• [PROBLEM TO WORK ON]
Look through the lines below and extract any with the word "that".

━━ EXTRACTED INFORMATION

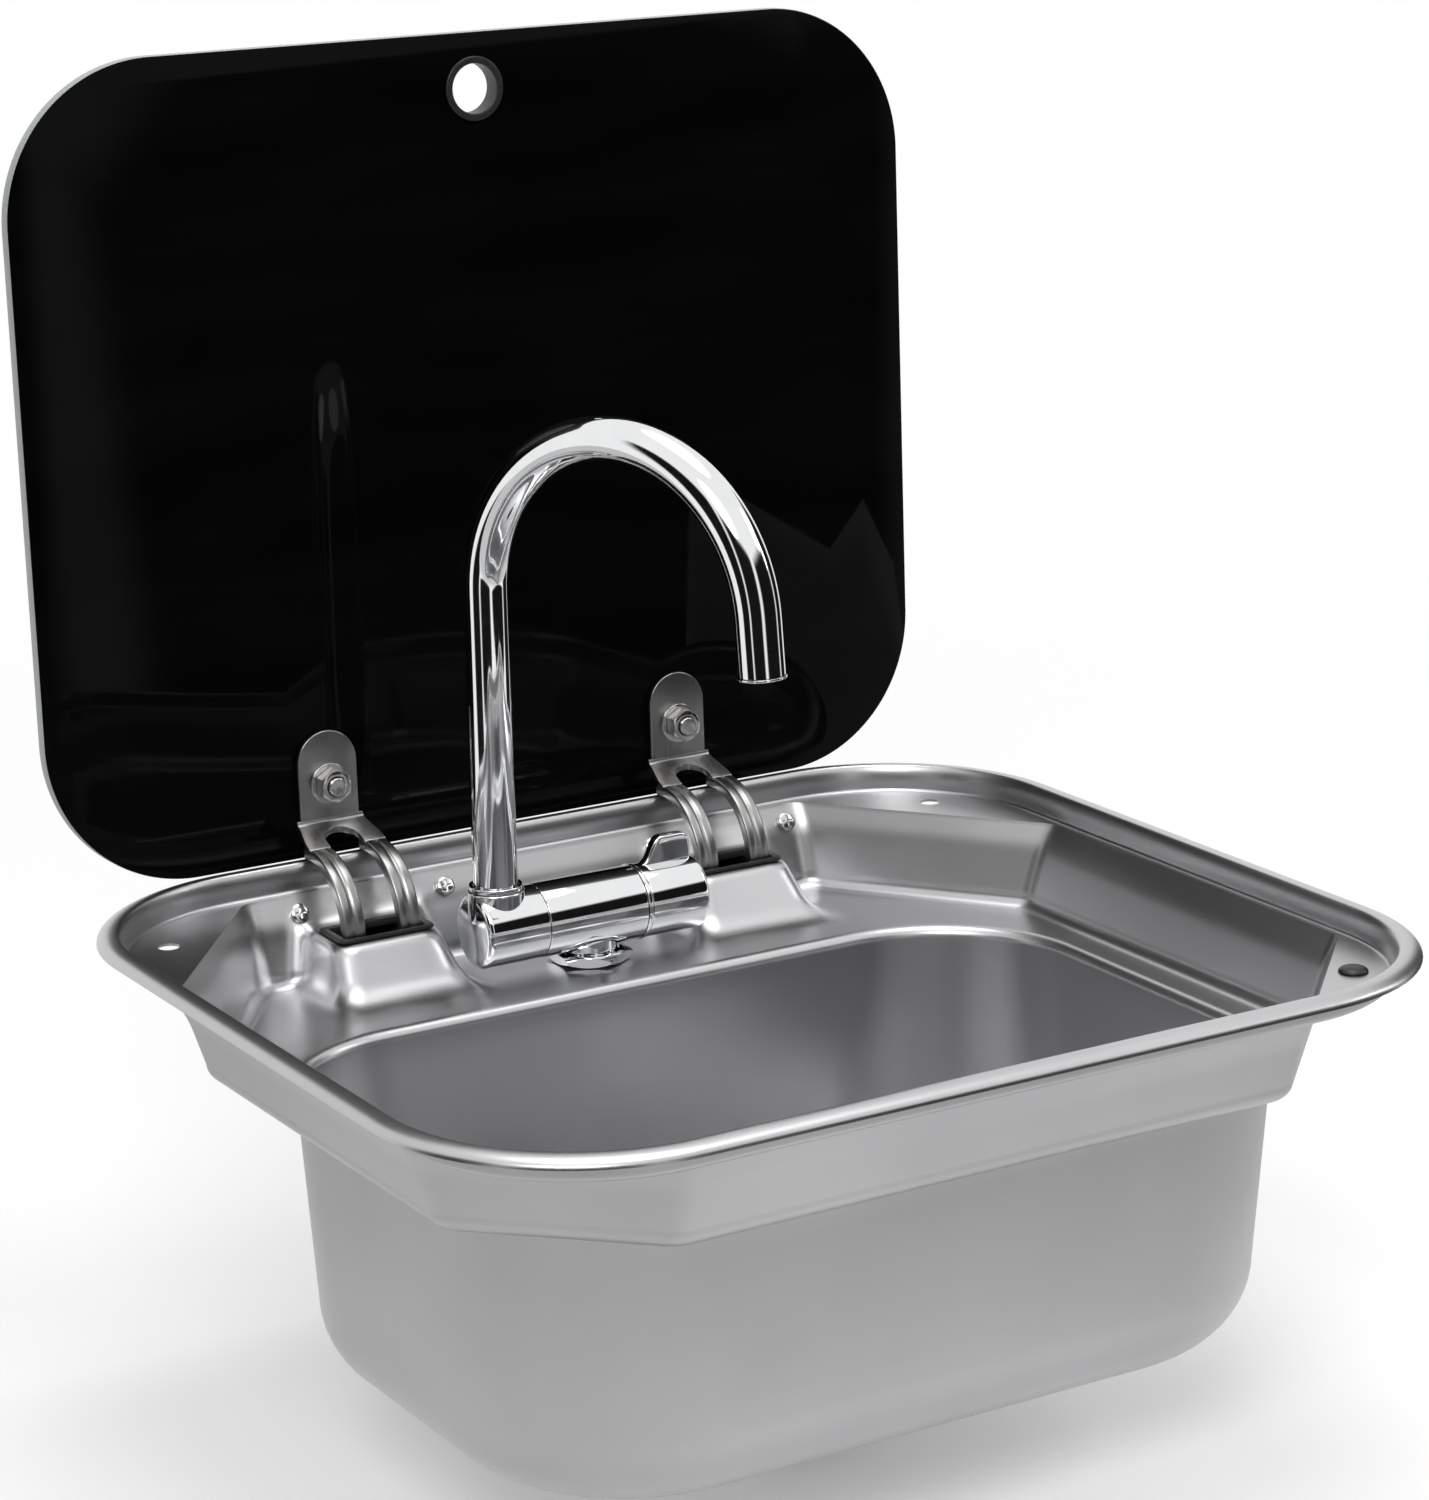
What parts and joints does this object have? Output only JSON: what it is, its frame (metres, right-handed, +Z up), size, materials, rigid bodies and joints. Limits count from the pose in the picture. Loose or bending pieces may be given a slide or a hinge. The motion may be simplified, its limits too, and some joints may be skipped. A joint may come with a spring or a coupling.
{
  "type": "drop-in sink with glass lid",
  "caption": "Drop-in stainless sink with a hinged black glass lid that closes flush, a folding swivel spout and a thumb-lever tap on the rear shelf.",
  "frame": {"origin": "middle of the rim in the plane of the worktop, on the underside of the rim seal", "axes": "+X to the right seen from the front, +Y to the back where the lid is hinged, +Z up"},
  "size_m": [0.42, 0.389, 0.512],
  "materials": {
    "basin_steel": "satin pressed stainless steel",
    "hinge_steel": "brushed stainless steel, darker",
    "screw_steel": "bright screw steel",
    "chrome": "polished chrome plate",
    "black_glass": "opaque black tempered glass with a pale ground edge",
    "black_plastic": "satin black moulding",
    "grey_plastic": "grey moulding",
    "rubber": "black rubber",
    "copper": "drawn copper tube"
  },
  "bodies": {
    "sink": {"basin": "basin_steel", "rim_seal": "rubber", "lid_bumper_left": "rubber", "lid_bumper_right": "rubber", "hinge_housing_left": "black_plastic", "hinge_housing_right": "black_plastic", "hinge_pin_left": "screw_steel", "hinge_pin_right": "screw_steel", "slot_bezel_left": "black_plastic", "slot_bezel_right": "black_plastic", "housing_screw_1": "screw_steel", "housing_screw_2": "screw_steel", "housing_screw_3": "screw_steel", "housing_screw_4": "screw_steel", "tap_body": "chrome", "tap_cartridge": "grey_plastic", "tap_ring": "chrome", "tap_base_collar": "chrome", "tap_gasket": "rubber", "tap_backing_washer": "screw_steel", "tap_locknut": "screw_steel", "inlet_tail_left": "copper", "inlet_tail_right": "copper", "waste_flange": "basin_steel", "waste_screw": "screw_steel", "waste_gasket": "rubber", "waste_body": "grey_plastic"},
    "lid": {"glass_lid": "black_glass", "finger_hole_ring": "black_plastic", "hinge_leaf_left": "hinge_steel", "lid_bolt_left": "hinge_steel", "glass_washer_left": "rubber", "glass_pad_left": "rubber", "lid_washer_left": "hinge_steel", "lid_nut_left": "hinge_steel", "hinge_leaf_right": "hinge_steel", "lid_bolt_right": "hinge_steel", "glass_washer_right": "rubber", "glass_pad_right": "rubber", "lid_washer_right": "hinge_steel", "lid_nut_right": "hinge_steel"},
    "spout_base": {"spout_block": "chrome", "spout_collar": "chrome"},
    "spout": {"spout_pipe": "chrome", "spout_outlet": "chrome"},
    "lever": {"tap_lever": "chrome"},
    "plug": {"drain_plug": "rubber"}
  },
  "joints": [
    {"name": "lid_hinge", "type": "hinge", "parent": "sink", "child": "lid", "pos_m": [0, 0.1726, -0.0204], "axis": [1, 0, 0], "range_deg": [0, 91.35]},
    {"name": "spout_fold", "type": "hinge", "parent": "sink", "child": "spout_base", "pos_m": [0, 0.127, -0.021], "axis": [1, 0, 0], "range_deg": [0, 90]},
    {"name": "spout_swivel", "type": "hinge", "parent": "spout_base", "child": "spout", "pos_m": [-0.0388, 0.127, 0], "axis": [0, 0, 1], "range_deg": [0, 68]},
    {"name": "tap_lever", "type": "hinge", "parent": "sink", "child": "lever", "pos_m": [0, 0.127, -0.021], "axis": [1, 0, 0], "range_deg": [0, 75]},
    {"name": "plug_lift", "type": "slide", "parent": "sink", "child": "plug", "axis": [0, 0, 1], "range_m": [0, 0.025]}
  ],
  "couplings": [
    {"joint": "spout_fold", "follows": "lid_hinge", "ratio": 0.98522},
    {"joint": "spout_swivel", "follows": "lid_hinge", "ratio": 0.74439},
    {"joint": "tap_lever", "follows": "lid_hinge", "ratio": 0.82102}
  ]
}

━━━━
━━ EXTRACTED INFORMATION

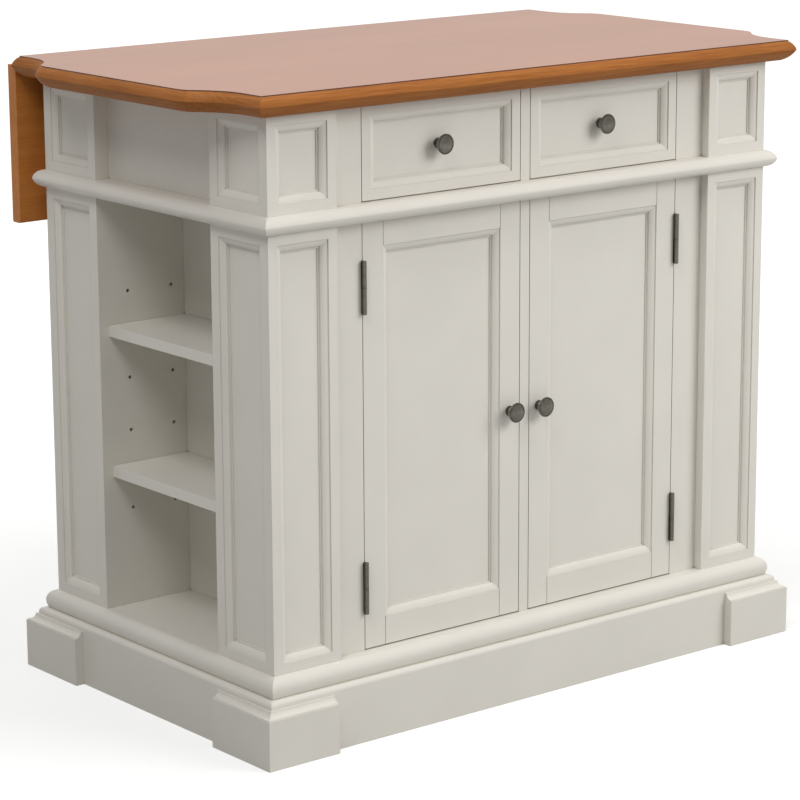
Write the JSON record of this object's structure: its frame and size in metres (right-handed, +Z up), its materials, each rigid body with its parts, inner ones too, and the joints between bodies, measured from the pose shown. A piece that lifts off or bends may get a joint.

━━━━

• [SOLUTION FOR THIS PROBLEM]
  "caption": "Drop-in stainless sink with a hinged black glass lid that closes flush, a folding swivel spout and a thumb-lever tap on the rear shelf.",
Write the JSON record of this object's structure: its frame and size in metres (right-handed, +Z up), its materials, each rigid body with its parts, inner ones too, and the joints between bodies, measured from the pose shown. A piece that lifts off or bends may get a joint.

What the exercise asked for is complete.